Return the lines from the one that contains "Reconstruct the object" through the one that contains "its charging tray.", both included, exactly as written and with nothing added.

--

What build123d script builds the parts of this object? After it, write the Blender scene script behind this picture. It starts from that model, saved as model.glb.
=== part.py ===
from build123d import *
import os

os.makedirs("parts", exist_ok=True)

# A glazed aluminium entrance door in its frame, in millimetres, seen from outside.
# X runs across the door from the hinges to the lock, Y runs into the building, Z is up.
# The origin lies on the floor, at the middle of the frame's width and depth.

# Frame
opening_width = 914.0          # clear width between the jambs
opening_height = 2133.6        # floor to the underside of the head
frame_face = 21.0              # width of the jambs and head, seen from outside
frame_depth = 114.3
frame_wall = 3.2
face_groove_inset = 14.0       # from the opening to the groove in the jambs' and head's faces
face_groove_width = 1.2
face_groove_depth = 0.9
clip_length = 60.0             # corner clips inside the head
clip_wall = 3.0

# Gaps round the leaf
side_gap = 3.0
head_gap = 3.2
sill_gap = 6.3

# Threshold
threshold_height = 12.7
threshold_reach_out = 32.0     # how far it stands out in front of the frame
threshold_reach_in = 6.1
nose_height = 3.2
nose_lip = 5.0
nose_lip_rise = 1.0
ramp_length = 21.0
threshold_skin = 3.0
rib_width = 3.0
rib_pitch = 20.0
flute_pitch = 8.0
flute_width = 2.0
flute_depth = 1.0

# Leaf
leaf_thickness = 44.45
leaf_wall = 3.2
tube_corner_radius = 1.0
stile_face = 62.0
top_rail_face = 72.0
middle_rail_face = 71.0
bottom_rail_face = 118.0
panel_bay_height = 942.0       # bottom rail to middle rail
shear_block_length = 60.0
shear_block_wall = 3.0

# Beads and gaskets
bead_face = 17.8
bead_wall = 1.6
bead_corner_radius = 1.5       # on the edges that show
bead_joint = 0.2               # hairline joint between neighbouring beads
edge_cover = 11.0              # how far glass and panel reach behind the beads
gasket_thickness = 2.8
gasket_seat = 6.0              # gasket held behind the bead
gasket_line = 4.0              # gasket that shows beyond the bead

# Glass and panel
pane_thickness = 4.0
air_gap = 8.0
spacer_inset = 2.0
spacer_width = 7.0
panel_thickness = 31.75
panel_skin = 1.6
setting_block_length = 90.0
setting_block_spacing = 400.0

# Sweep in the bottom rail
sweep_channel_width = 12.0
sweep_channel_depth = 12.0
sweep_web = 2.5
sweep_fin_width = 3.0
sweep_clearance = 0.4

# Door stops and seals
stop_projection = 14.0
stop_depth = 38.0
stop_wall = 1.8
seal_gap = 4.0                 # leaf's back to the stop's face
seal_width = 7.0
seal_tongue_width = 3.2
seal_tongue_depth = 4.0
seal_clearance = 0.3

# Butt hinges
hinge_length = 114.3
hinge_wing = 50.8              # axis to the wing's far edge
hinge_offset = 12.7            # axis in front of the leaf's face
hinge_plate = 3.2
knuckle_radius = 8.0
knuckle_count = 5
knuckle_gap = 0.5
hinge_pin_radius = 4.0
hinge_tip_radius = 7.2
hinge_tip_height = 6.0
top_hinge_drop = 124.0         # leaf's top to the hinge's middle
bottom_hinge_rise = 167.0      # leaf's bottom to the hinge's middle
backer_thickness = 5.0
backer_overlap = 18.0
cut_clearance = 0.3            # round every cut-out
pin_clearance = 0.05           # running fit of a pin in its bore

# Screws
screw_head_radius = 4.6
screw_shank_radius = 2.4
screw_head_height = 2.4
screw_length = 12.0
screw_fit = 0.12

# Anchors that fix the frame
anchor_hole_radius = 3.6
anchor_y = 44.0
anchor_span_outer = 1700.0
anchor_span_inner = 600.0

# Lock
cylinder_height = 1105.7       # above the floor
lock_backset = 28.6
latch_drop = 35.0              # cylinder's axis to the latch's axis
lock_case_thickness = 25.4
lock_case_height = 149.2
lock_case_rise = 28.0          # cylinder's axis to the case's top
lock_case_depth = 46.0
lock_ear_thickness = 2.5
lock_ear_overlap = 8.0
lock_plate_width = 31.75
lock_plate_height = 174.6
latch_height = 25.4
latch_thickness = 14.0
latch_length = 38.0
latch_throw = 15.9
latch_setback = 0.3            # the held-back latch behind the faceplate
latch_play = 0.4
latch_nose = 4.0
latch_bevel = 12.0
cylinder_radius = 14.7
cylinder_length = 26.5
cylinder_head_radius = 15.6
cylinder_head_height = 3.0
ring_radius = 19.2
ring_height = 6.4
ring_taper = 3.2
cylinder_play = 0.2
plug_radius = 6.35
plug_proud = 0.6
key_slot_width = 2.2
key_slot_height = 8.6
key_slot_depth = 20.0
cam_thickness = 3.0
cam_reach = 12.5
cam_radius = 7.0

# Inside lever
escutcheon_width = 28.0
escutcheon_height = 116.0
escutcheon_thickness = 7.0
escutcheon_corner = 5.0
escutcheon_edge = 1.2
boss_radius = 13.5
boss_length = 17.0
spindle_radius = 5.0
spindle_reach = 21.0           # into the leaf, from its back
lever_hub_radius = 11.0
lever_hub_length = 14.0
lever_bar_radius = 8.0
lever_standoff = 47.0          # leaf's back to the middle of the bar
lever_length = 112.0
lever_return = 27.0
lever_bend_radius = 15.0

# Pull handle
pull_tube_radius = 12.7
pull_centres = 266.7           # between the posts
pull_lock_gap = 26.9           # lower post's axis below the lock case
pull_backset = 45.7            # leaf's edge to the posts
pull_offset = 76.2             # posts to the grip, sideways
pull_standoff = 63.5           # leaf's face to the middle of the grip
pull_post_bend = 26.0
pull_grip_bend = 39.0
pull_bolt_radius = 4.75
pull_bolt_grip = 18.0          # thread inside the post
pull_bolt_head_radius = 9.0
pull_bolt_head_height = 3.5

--

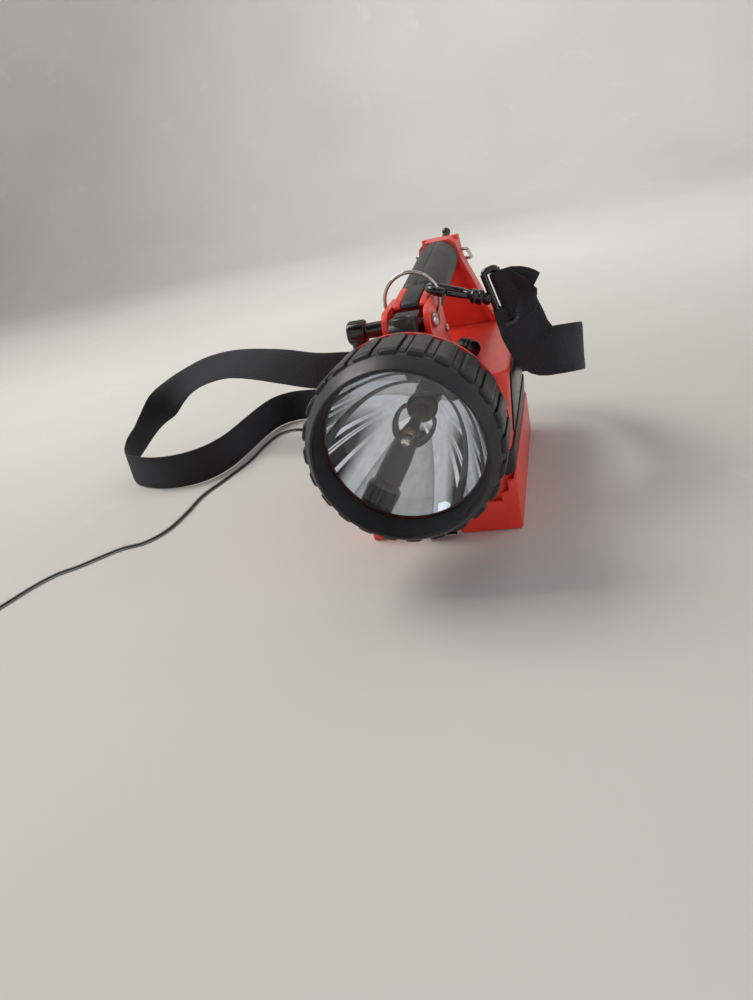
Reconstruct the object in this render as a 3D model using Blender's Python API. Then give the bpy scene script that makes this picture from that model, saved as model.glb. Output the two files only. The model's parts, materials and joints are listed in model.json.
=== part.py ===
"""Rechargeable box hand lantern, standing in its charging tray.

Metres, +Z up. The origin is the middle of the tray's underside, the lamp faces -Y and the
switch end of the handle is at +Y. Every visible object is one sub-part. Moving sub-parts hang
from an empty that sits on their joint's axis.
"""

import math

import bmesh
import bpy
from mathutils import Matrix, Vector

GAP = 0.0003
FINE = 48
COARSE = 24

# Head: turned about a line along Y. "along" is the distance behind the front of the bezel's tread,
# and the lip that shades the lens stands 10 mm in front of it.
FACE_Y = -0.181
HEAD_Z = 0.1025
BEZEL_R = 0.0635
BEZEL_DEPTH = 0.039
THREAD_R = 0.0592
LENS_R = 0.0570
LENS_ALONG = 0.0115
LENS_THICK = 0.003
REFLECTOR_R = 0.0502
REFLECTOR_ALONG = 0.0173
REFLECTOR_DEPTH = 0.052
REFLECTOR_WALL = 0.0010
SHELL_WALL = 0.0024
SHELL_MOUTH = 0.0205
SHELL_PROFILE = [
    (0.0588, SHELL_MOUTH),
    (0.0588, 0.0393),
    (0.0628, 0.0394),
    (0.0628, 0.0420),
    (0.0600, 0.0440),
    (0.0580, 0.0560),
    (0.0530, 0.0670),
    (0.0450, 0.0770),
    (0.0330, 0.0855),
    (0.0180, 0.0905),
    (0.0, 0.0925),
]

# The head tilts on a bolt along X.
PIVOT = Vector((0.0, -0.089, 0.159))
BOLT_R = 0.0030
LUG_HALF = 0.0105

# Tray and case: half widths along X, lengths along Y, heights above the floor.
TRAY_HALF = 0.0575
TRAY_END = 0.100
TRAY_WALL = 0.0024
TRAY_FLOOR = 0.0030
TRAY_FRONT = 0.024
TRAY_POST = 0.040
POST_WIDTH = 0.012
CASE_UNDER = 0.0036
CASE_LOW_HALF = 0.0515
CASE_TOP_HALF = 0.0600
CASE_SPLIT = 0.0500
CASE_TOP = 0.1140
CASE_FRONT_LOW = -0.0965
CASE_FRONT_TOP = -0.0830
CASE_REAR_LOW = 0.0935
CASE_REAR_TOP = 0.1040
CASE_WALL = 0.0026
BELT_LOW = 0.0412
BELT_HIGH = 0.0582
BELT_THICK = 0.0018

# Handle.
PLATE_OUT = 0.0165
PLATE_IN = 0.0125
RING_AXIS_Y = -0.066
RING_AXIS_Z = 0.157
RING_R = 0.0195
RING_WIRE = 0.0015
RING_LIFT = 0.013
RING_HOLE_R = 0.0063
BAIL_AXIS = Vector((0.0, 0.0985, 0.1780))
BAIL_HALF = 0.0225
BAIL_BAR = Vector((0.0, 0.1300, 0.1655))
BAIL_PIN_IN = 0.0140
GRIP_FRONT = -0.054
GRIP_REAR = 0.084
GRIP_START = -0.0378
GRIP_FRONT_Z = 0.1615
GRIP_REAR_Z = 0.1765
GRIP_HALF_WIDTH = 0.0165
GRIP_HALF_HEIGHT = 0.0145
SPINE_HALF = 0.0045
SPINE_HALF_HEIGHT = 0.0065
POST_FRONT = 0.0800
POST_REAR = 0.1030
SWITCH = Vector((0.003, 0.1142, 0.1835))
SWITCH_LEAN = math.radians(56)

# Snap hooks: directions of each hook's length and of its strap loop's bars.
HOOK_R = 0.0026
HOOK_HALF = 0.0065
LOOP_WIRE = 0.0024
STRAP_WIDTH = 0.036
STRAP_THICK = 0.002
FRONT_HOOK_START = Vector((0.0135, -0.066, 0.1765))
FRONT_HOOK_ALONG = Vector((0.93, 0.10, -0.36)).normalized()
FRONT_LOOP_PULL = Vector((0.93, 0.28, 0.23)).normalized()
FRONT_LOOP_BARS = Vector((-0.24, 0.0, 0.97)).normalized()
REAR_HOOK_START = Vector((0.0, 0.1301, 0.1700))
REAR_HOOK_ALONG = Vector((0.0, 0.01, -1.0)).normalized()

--

> [Answer to this exercise]
Reconstruct the object in this render as a 3D model using Blender's Python API. Then give the bpy scene script that makes this picture from that model, saved as model.glb. Output the two files only. The model's parts, materials and joints are listed in model.json.
=== part.py ===
"""Rechargeable box hand lantern, standing in its charging tray.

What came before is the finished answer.